Keep only the lines of the data below that contain "update", and copy them.
····················
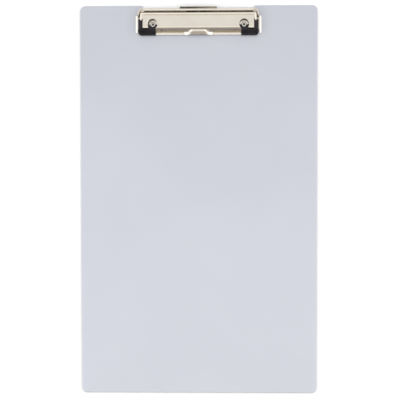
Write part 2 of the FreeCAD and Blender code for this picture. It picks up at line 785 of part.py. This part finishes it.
def make_hook(doc, size):
    body = new_body(doc, "hanging_hook")
    plate = rectangle(body, "HookPlate", "XY_Plane",
                      ("-hook_half", down("hook_front")), ("hook_half", down("hook_back")),
                      lift=above("hook_rise"))
    pad(body, plate, "hook_thick")
    stop = rectangle(body, "HookStop", "XY_Plane",
                     ("-hook_stop_half", down("hook_front")),
                     ("hook_stop_half", down("hook_front - hook_thick")),
                     lift=above("hook_rise"))
    pad(body, stop, "hook_stop_rise - hook_rise")
    tab = polygon(body, "FingerTab", "YZ_Plane", [
        (down("hook_back"), above("hook_rise")),
        (down("hook_back"), above("hook_tab_rise")),
        (down("hook_tab_front"), above("hook_tab_rise")),
        (down("hook_tab_front"), above("hook_tab_rise - hook_thick")),
        (down("hook_back + hook_thick"), above("hook_tab_rise - hook_thick")),
        (down("hook_back + hook_thick"), above("hook_rise")),
    ])
    pad(body, tab, "2 * hook_tab_half", symmetric=True)
    top = size["board_thick"] + size["hook_tab_rise"]
    back = size["board_length"] / 2 - size["hook_back"]
    round_edges(body, "hook_tab_bend", lambda p, e: near(p.y, back) and near(p.z, top)
                and is_straight(e, X_AXIS))
    feature = round_edges(
        body, "hook_tab_bend",
        lambda p, e: near(p.y, back - size["hook_thick"]) and near(p.z, top - size["hook_thick"])
        and is_straight(e, X_AXIS))
    feature.setExpression("Radius", cells("hook_tab_bend - hook_thick"))
    front = size["board_length"] / 2 - size["hook_tab_front"]
    round_edges(body, "hook_tab_end", lambda p, e: near(abs(p.x), size["hook_tab_half"])
                and near(p.y, front) and is_straight(e, Z_AXIS))
    low = size["board_thick"] + size["hook_rise"]
    round_edges(body, "hook_tab_corner", lambda p, e: near(abs(p.x), size["hook_tab_half"])
                and near(p.z, low) and is_straight(e, Y_AXIS))
    hole = new_sketch(body, "HangingHole", "XY_Plane", lift=above("hook_rise"))
    draw_circle(hole, "0", down("hook_hole_inset"), "hook_hole")
    pocket(body, hole, "hook_thick", reverse=True)
    return body


def check(doc, parts):
    """Stops if any object failed to build, or a piece has no valid solid."""
    for item in doc.Objects:
        if "Invalid" in item.State or "Error" in item.State:
            raise RuntimeError(f"{item.Label} did not build: {item.State}")
    for part in parts:
        if part.Shape.isNull() or not part.Shape.isValid() or not part.Shape.Solids:
            raise RuntimeError(f"{part.Label} is not a valid solid")


def main():
    doc = FreeCAD.newDocument("Clipboard")
    make_sheet(doc)
    parts = [make_board(doc, DIMENSIONS), make_base_plate(doc, DIMENSIONS), make_rivets(doc)]
    parts.append(make_pin(doc, DIMENSIONS))
    parts.append(make_jaw(doc, DIMENSIONS))
    parts += make_grips(doc, DIMENSIONS)
    parts += make_springs(doc, DIMENSIONS)
    parts.append(make_hook(doc, DIMENSIONS))
    doc.recompute()
    check(doc, parts)
    os.makedirs("parts", exist_ok=True)
    for part in parts:
        part.Shape.exportStep(f"parts/{part.Label}.step")
        print(f"{part.Label}: {len(part.Shape.Solids)} solid, {part.Shape.Volume:.1f} mm3")


main()
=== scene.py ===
import math

import bmesh
import bpy
from mathutils import Matrix, Vector


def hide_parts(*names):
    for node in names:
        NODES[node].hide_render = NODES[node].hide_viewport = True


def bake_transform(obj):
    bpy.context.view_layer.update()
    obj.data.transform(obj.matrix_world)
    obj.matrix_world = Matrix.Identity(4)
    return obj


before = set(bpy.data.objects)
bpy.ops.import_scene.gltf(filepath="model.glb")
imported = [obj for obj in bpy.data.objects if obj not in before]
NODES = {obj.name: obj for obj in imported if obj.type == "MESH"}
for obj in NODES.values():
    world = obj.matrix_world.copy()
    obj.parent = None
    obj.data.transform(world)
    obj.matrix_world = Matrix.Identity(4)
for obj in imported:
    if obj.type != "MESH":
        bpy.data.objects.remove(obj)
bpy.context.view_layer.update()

MM = 0.001
TURN = 2 * math.pi

# ---------------------------------------------------------------- colours, in (dark, light) pairs

ALUMINIUM = ((0.565, 0.579, 0.636), (0.589, 0.605, 0.661))
# painted shade for the board near the clip
ALUMINIUM_PAINTED_SHADE = (0.40, 0.405, 0.44)
NICKEL = ((0.76, 0.70, 0.61), (0.81, 0.755, 0.67))
# painted shade for the plate's gaps and crevices
NICKEL_PAINTED_SHADE = (0.10, 0.075, 0.055)
RIVET = ((0.70, 0.67, 0.62), (0.84, 0.81, 0.76))
# painted shade for the rivets' bores and hollows
RIVET_PAINTED_SHADE = (0.05, 0.04, 0.03)
PIN_TONE = (0.62, 0.60, 0.56)
SPRING_TONE = (0.52, 0.50, 0.47)
WIRE_SHADE = 0.72  # of the tone, where the oxide is thickest
# the hook's two tones are its plate darkened with painted shade, the first more than the second
HOOK_SHADED_DARK = ((0.075, 0.062, 0.048), (0.13, 0.112, 0.085))
HOOK_SHADED_PALE = ((0.22, 0.195, 0.145), (0.36, 0.325, 0.245))
RUBBER = ((0.013, 0.012, 0.014), (0.028, 0.025, 0.029))
PAPER = ((0.93, 0.93, 0.93), (0.95, 0.95, 0.95))

FULL_SHADE_BELOW = 0.12  # how open a surface is to the air where the painted shade is full
USUAL_SPAN = (0.3, 0.8)  # the values that a noise mostly takes


# ---------------------------------------------------------------- node helpers

class Shader:
    """A Principled material and short calls for the nodes that feed it."""

    def __init__(self, name, **values):
        self.material = bpy.data.materials.new(name)
        self.material.use_nodes = True
        self.tree = self.material.node_tree
        self.shader = self.tree.nodes["Principled BSDF"]
        for socket, value in values.items():
            self.shader.inputs[socket.replace("_", " ")].default_value = value
        self.coords = self.add("ShaderNodeTexCoord").outputs["Object"]

    def add(self, kind, **settings):
        node = self.tree.nodes.new(kind)
        for key, value in settings.items():
            setattr(node, key, value)
        return node

    def link(self, source, target):
        self.tree.links.new(source, target)

    def feed(self, socket, value):
        self.link(value, self.shader.inputs[socket])

    def across(self):
        """The object's x, in metres."""
        split = self.add("ShaderNodeSeparateXYZ")
        self.link(self.coords, split.inputs[0])
        return split.outputs["X"]

    def noise(self, scale, detail=3.0, roughness=0.5, stretch=(1, 1, 1)):
        """Noise with so many features a metre, before its three axes are stretched."""
        mapping = self.add("ShaderNodeMapping")
        mapping.inputs["Scale"].default_value = stretch
        self.link(self.coords, mapping.inputs["Vector"])
        node = self.add("ShaderNodeTexNoise")
        node.inputs["Scale"].default_value = scale
        node.inputs["Detail"].default_value = detail
        node.inputs["Roughness"].default_value = roughness
        self.link(mapping.outputs["Vector"], node.inputs["Vector"])
        return node.outputs["Fac"]

    def ranged(self, value, span, result=(0.0, 1.0)):
        """The value, carried from one span to another and held at its ends."""
        node = self.add("ShaderNodeMapRange")
        for socket, number in zip(("From Min", "From Max", "To Min", "To Max"), (*span, *result)):
            node.inputs[socket].default_value = number
        self.link(value, node.inputs["Value"])
        return node.outputs["Result"]

    def tones(self, value, span, colours):
        """The two colours, at the two ends of a noise's span."""
        node = self.add("ShaderNodeValToRGB")
        for element, place, colour in zip(node.color_ramp.elements, span, colours):
            element.position = place
            element.color = (*colour, 1)
        self.link(value, node.inputs["Fac"])
        return node.outputs["Color"]

    def blend(self, factor, first, second):
        """From the first colour to the second. A colour is numbers or a node's output."""
        node = self.add("ShaderNodeMix", data_type="RGBA")
        self.link(factor, node.inputs[0])
        for socket, colour in ((node.inputs[6], first), (node.inputs[7], second)):
            if isinstance(colour, tuple):
                socket.default_value = (*colour, 1)
            else:
                self.link(colour, socket)
        return node.outputs[2]

    def painted_hollow_shade(self, colour, shade_colour, reach, unshaded_above=0.55):
        """The colour, darkened to a painted shade where the surface lies deep in a gap or corner."""
        # Painted shade: ambient occlusion darkens the colour in gaps, corners and hollows, where shade
        # falls.
        open_air = self.add("ShaderNodeAmbientOcclusion", samples=8)
        open_air.inputs["Distance"].default_value = reach
        return self.blend(self.ranged(open_air.outputs["AO"], (FULL_SHADE_BELOW, unshaded_above)), shade_colour, colour)

    def bumps(self, edge, *layers):
        """Softens edges by a radius in the shading, then adds (height, strength, metres) bumps."""
        bevel = self.add("ShaderNodeBevel", samples=4)
        bevel.inputs["Radius"].default_value = edge
        normal = bevel.outputs["Normal"]
        for height, strength, distance in layers:
            node = self.add("ShaderNodeBump")
            node.inputs["Strength"].default_value = strength
            node.inputs["Distance"].default_value = distance
            self.link(height, node.inputs["Height"])
            self.link(normal, node.inputs["Normal"])
            normal = node.outputs["Normal"]
        self.feed("Normal", normal)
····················
Solution to this task
    bpy.context.view_layer.update()
bpy.context.view_layer.update()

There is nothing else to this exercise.